After learning of the corruption starting on the Eastern Continent the group  manage to trace it south, to the crystal palace of the Immortal Prince, and his Iezu servant, Calesta.  Along the way, they rescue a young girl, Jenseny, whose father was killed and impersonated by the Prince's rakh servants. Jenseny is driven near to madness by events she has seen and her rare ability to see and control tidal fae. While scared and untrustful she manages to form a bond with Hesseth who is unable to bear children as was ritual to the rakh who journey away from their homes to mingle with humans.

The Prince makes a deal with Tarrant; in return for immortality, the Hunter must lead Hesseth, Damien, and Jenseny into a trap. But there was one catch to the deal: the Immortal Prince's plans include the corruption of the Church, and the former Prophet is not willing to accept that.

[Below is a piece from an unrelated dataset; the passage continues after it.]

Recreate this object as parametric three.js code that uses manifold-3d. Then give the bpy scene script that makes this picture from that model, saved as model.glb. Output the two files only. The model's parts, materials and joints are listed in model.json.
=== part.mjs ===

Meanwhile, Damien, Hesseth and Jenseny cross a seemingly endless desert populated with scraggly white trees and skeletons. Damien is hesitant to cross the desert as the skeletons indicate some form of predator but sees nothing that could possibly pose a true threat. The group decides to cross and settle down for the night under a tree. Damien and Hesseth awaken to find that the tree's roots have begun to grow into their bodies. While at first they cannot move, they both eventually break free of the trees and find that Jenseny's body has also been invaded by the roots.  Damien cut away the roots but feared that they might still be harmful to the young girl.  The trio keeps traveling without rest to avoid the roots of the trees.  They finally find rest on a granite outcropping.  That evening when Gerald returns, he kills the roots of the tree that are still inside Jenseny.  Damien then Heals the wounds that are left when Gerald is finished.

Soon afterwards the group notice that there are large quadrupeds headed towards them with the intent purpose of killing them. In the escape that follows, Hesseth willingly gives up her life to save Jenseny - feeling that Jenseny was much akin to a child of her own and thereby willing to possess the greatest honor in sacrifice.

Tarrant joins the group at nightfall and leads Damien and Jenseny into the trap in the Prince's lands but finds a way to smuggle a coldfire-worked knife into Damien's hands. Damien attempts to kill the Prince, but the Prince's soul jumps into the body of his rakh captain.  Jenseny finds the coldfire knife, and, hiding it, makes a deal with the Immortal Prince: he can have her body, and with it, her ability to work the tidal fae, a newly evolved human trait.  The Prince agrees, but just as he is entering her body, Jenseny weaves a bond between herself and the Prince, and sacrifices herself to kill the Prince.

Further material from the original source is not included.